Chai admitted that the brand’s sponsorships for events are quite minimal, the deal with One Championship being its only such tie-up in Southeast Asia.
“We are excited to be supporting this rising sport, and we hope that athletes like One fighters, who truly embody Under Armour’s values of never giving up to reach greatness and overcoming perceived limitations, will inspire young athletes internationally to achieve their goals,” he added.
Upcoming events this year in relation to the Under Armour and One partnership include events in Vietnam, Malaysia and Indonesia.
The first event where the partnership will take effect will be One: Ascent To Power, in Singapore tonight. The main event will see the biggest female fight in Asian history, with rising superstar Angela Lee fighting to become Singapore's first MMA world champion when she faces veteran Mei Yamaguchi for the inaugural One Women’s Atomweight World title.
Asked about challenges to the brand’s growth ambitions, Chai pointed to the current global and regional economic climate and its influence on consumer spending in the region.
“Currency pressures also affect retail across international brands, as our products are 100 percent imported from the warehouses of Global Under Armour versus being manufactured regionally,” he said.

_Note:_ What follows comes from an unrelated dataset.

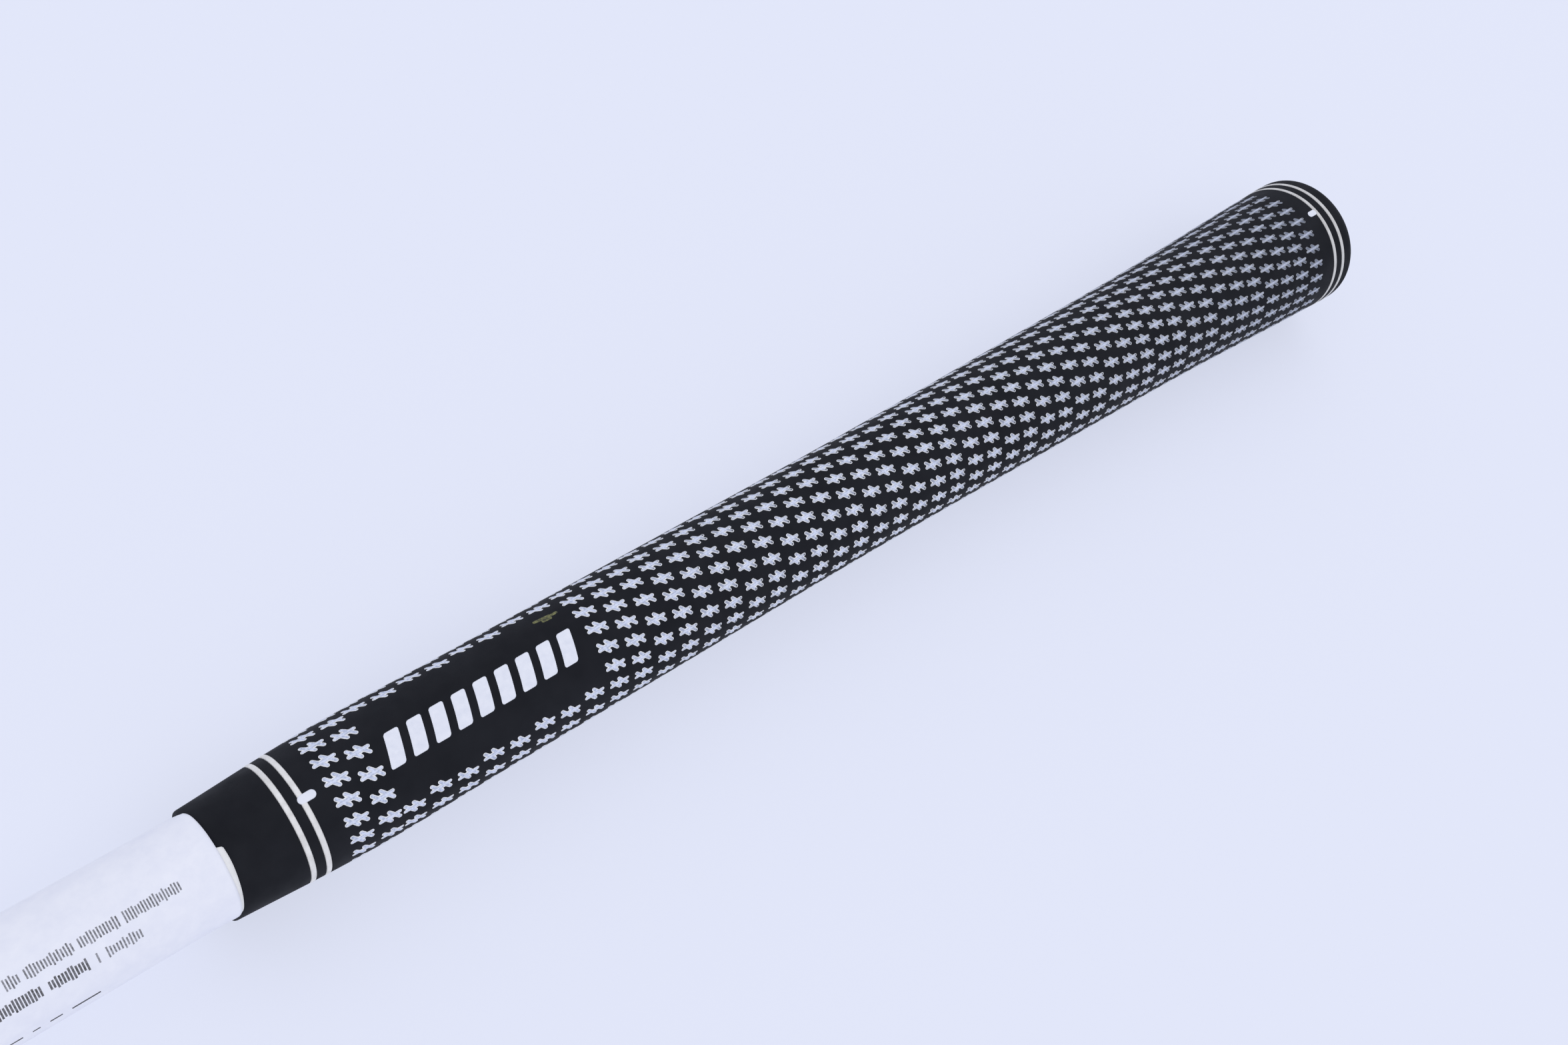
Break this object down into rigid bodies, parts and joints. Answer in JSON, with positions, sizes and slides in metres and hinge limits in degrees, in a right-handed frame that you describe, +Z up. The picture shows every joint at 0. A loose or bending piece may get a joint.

Continuing the brand's momentum requires the establishment and growth of a strong team to meet the demands of consumers and “to ensure that all athletes and consumers are served adequately and are able to benefit from the latest technologies and products”, he added.
The marketing team will continue to focus on the core training category and empowering athletes he said.
“We will definitely not be neglecting on our global push to empower women athletes and also to establish ourselves in the running scene,” Chai said. “Hopefully we will be able to allow athletes in the region to try out the latest technological benefits of all our apparel, footwear and accessories.”